CHRISTIAN: My family has a small farm near Wapello and it’s where my dad grew up. It’s corn and soy in rotation. Long before I was here there were hogs and cattle and some horses, and it just seems like it was a more interesting place before all those other things became too risky. So it’s the same story. They even considered doing a 30-year lease to a solar company fairly recently because it was going to be a regular payout.
WADE: If they do, have them do agrivoltaics. A lot of the companies that are doing this. I just got paperwork in the mail the other day, but a lot of the companies that are trying to get farmers to sign on these leases, if you say, “Hey, I still want to put livestock on this,” then they'll jack the panels up higher so you can still grow vegetable crops underneath it, or run sheep or something in there to graze it. And so you still get the use of that land.
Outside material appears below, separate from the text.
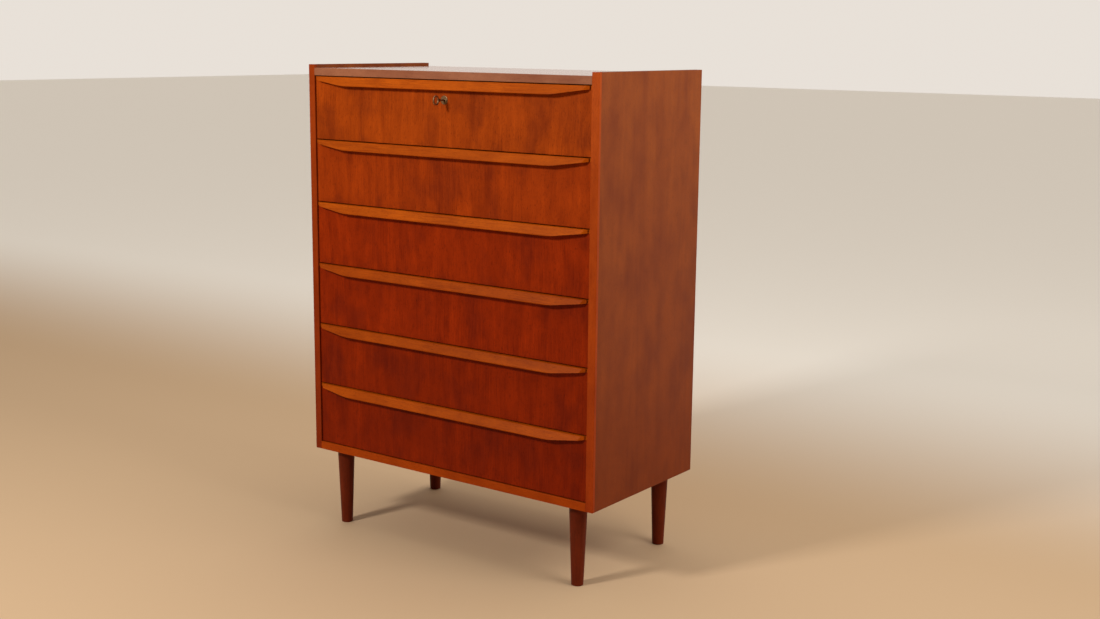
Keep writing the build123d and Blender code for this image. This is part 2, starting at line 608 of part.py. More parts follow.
with BuildPart() as key:
    bow_y = FACE - KEY_REACH + BOW_LENGTH / 2
    collar_y = FACE - KEY_REACH + BOW_LENGTH + KEY_COLLAR_GAP
    with Locations(Plane(origin=(0, FACE + KEY_TIP, LOCK_Z), z_dir=(0, -1, 0))):
        Cylinder(KEY_R, KEY_TIP + KEY_REACH - BOW_LENGTH + BOW_RING / 2,
                 align=(Align.CENTER, Align.CENTER, Align.MIN))
    with Locations(Plane(origin=(0, collar_y, LOCK_Z), z_dir=(0, 1, 0))):
        Cylinder(KEY_COLLAR_R, KEY_COLLAR_L)
    with BuildSketch(Plane.YZ.offset(-BOW_T / 2)):
        with Locations((bow_y, LOCK_Z)):
            Ellipse(BOW_LENGTH / 2, BOW_HEIGHT / 2)
            Ellipse(BOW_LENGTH / 2 - BOW_RING, BOW_HEIGHT / 2 - BOW_RING, mode=Mode.SUBTRACT)
    extrude(amount=BOW_T)
    block((-BIT_T / 2, BIT_T / 2), (FACE + BIT_START, FACE + BIT_START + BIT_DEPTH),
          (LOCK_Z - BIT_REACH, LOCK_Z))
key.part.label = "lock_key"
export_step(key.part, "parts/lock_key.step")
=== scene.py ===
"""Finishes and studio for a tall teak chest of drawers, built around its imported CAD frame."""

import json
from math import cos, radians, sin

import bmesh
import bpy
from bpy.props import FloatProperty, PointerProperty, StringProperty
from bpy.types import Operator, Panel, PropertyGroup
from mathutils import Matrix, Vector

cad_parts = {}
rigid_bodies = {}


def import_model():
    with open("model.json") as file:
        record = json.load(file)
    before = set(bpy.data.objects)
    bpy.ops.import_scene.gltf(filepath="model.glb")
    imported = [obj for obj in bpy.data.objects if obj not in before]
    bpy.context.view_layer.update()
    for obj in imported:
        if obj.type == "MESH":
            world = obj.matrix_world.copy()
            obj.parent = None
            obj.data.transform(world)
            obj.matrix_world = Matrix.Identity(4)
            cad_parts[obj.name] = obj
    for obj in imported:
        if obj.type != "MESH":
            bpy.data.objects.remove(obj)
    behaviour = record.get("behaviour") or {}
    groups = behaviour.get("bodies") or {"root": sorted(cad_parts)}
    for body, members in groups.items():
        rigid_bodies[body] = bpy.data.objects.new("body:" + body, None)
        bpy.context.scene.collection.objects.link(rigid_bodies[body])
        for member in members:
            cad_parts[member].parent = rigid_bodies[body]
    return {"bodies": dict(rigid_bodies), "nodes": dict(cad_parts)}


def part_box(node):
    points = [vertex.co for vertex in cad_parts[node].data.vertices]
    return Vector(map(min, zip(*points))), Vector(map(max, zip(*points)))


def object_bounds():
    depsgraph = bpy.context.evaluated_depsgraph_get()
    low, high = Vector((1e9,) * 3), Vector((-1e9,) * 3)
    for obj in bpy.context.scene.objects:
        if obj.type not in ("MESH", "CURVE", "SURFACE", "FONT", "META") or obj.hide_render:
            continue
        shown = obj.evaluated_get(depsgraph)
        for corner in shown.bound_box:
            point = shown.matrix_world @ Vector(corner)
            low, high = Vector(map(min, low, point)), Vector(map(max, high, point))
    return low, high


bl_info = {
    "name": "Tall Chest of Drawers",
    "version": (1, 0, 0),
    "blender": (4, 5, 0),
    "location": "View3D > Sidebar > Chest",
    "description": "Gives a tall chest of drawers its woods, metals, light and camera",
    "category": "Object",
}

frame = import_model()
CAD_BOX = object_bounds()

MM = 0.001
AXES = {"X": 0, "Y": 1, "Z": 2}
DRAWERS = sorted(name for name in frame["bodies"] if name.startswith("drawer_"))
PAINTED_LIGHT_SHARES = (1.0, 0.6, 0.1, 0.0, 0.0, 0.0)       # painted light: share of the lighter copy each front gets, top drawer first, standing in for light from above
HANDLE_TONES = (0.95, 0.92, 1.0, 0.76, 0.78, 0.84)    # each handle has its own tone, the lower three darker
FRONT_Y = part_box("lipping_left")[0].y
LEG_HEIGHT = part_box("lipping_left")[0].z
SMOKE = "#4A1712"         # smoky streaks of old heartwood
UNTINTED = "#FFFFFF"
PAINTED_SHADE_STEP = 0.07          # painted shade: each front is darker than the one above it by this share
LEFT_TONE = 0.72          # left edging against the right one
BOTTOM_TONE = 0.8         # bottom edging against the right one
RING_SHARE = 0.15         # how strongly growth rings show in the figure
LIGHT_AIM = 0.45          # the softboxes aim this far above the chest's middle, in metres
FLOOR_HALF_WIDTH = 30.0   # metres, so that its far edge lies at the horizon

# the standard sRGB curve
SRGB_SLOPE = 12.92
SRGB_OFFSET = 0.055
SRGB_POWER = 2.4
SRGB_KNEE = 0.04045       # below this the curve is straight
LINEAR_KNEE = 0.0031308   # the same point on the linear side


# ---- what a user would change ----------------------------------------------------------------
class ChestColours(PropertyGroup):
    """Colours of the woods and metals, as sRGB hex values."""

    front_light: StringProperty(
        name="Front veneer, light", description="Early wood of the drawer fronts",
        default="#B33904")
    front_dark: StringProperty(
        name="Front veneer, dark", description="Late wood of the drawer fronts",
        default="#5E1003")
    # painted light: lighter copies of the front veneer for the upper fronts
    painted_lit_light: StringProperty(
        name="Faded veneer, light", description="Early wood of the upper fronts, faded by the sun",
        default="#BC4E0A")
    painted_lit_dark: StringProperty(
        name="Faded veneer, dark", description="Late wood of the upper fronts",
        default="#641D04")
    case_light: StringProperty(
        name="Case veneer, light", description="Early wood of the sides and top",
        default="#9E511C")
    case_dark: StringProperty(
        name="Case veneer, dark", description="Late wood of the sides and top",
        default="#702D0D")
    solid_light: StringProperty(
        name="Solid teak, light", description="Early wood of the handles and edging",
        default="#C65C06")
    solid_dark: StringProperty(
        name="Solid teak, dark", description="Late wood of the handles and edging",
        default="#7E2D02")
    edge_light: StringProperty(
        name="Edging, light", description="Early wood of the solid edging", default="#BE520A")
    edge_dark: StringProperty(
        name="Edging, dark", description="Late wood of the solid edging", default="#903405")
    top_edge_light: StringProperty(
        name="Top edging, light", description="Paler edging along the front of the top",
        default="#A56B4A")
    top_edge_dark: StringProperty(
        name="Top edging, dark", description="Darker streaks of that edging",
        default="#7C422A")
    # painted shade: tint that darkens the case towards its foot
    low_shade_tint: StringProperty(
        name="Kept colour", description="Tint of the unbleached wood low on the case",
        default="#D8B8AC")
    leg_light: StringProperty(
        name="Leg stain, light", description="Stained early wood of the legs", default="#76280D")
    leg_dark: StringProperty(
        name="Leg stain, dark", description="Stained late wood of the legs", default="#421205")
    box_light: StringProperty(
        name="Drawer box wood, light", description="Planed beech of the drawer boxes",
        default="#E2C49A")
    box_dark: StringProperty(
        name="Drawer box wood, dark", description="Darker fibres of the beech", default="#C49C6C")
    ply_light: StringProperty(
        name="Plywood, light", description="Face of the birch plywood", default="#D8BC92")
    ply_dark: StringProperty(
        name="Plywood, dark", description="Figure and inner plies of the plywood",
        default="#C3A173")
    brass: StringProperty(
        name="Brass", description="Clean brass where hands rub it", default="#B08A62")
    tarnish: StringProperty(
        name="Brass tarnish", description="Brown film on old brass", default="#4A3420")
    zinc: StringProperty(
        name="Zinc plate", description="Screws, bolts and lock case", default="#B4B4B0")
    dull_zinc: StringProperty(
        name="Dull zinc", description="Duller patches of the plating", default="#8C8C86")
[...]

CHRISTIAN: Yeah they ultimately decided against it because it would have involved a lot of gravel on the field and there was no off-ramp really. But anyway, I’ve gone off track here. This has been really great, I appreciate it. And if you think of anything else, please give me a call. I’ll be in touch when the story’s coming out so you can see it.
WADE: I appreciate that, great!
Interesting to read about how crop insurance and subsidies cement a farming culture that is averse to risk. Wade really compelled me to think about the connection between the wariness of (sustainable farming) innovation and this culture.